Nitekim günümüzde evrimcilerin en önemli çıkmazlarından biri de fosil kayıtlarıdır. Çünkü her canlı türüne ait fosil, aniden, hiçbir ataya sahip olmaksızın ve bugünkü halleri ile ortaya çıkmaktadır. Evrimcilerin, türlerin birbirlerine evrimleşirken oluştuğunu iddia ettikleri hayali ara geçiş formlarının (örneğin yarı balık yarı sürüngen, yarı sürüngen yarı kuş gibi) fosillerine ise kesinlikle rastlanmamaktadır.

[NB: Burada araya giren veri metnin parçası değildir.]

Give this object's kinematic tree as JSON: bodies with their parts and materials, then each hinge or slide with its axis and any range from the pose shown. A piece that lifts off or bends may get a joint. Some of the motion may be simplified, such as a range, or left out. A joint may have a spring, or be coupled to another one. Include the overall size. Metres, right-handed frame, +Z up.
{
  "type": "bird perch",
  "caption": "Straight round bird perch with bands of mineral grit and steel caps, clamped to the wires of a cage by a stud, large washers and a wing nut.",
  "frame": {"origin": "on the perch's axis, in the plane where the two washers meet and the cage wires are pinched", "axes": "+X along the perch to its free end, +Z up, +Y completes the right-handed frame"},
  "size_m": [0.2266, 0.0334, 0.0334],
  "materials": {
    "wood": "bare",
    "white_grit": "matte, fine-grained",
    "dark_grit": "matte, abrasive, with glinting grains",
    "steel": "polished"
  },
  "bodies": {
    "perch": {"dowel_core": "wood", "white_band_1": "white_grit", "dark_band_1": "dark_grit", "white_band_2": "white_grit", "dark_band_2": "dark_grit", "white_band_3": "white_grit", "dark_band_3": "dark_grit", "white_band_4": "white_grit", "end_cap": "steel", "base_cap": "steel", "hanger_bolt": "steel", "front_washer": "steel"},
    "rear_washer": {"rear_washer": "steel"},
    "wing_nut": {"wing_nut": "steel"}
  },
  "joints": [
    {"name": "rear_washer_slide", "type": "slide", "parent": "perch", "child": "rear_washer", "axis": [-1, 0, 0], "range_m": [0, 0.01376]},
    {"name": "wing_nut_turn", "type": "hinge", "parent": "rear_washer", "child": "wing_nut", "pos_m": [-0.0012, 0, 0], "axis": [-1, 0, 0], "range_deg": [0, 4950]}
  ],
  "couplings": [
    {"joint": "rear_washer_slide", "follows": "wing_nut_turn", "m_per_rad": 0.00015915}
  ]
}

Mark Czarnecki, evrimci bir paleontolog olmasına rağmen dürüst davranarak fosil kayıtlarının evrim teorisini yalanladığını şöyle itiraf etmektedir:
“Teoriyi (evrimi) ispatlamanın önündeki büyük bir engel, her zaman için fosil kayıtları olmuştur… Bu kayıtlar hiçbir zaman için Darwin”in varsaydığı ara formların izlerini ortaya koymamıştır. Türler aniden oluşurlar ve yine aniden yok olurlar. Ve bu beklenmedik durum, türlerin Tanrı tarafından yaratıldığını savunan yaratılışçı argümana destek sağlamıştır.” (Mark Czarnecki, “The Revival of the Creationist Crusade”, MacLean”s, 19 Ocak 1981, s. 56)
Sayın Urgan da fosil kayıtları ile ilgili güncel bilgileri inceleme imkanı bulduğunda, bu bilim adamlarının evrimci olmalarına rağmen kabullendikleri gerçekleri görecektir. (Detaylı bilgi için bkz. Evrim Aldatmacası, Harun Yahya)
Sonuç olarak, 21. yüzyılda ulaşılan bilgi seviyesi ve teknolojik imkanlar, 19. yüzyıla ait köhne bir teori olan evrim teorisinin ne kadar bilim dışı olduğunu açık ve kesin olarak göstermektedir. Aynı şekilde 21. Yüzyıl bilimi, evreni ve tüm canlıları Allah”ın yoktan yarattığını da teyid etmektedir. Canlılığın kökenine yaratılış gerçeği dışında bir açıklama aramak, büyük bir zaman kaybı ve yanılgıdan başka bir şey değildir.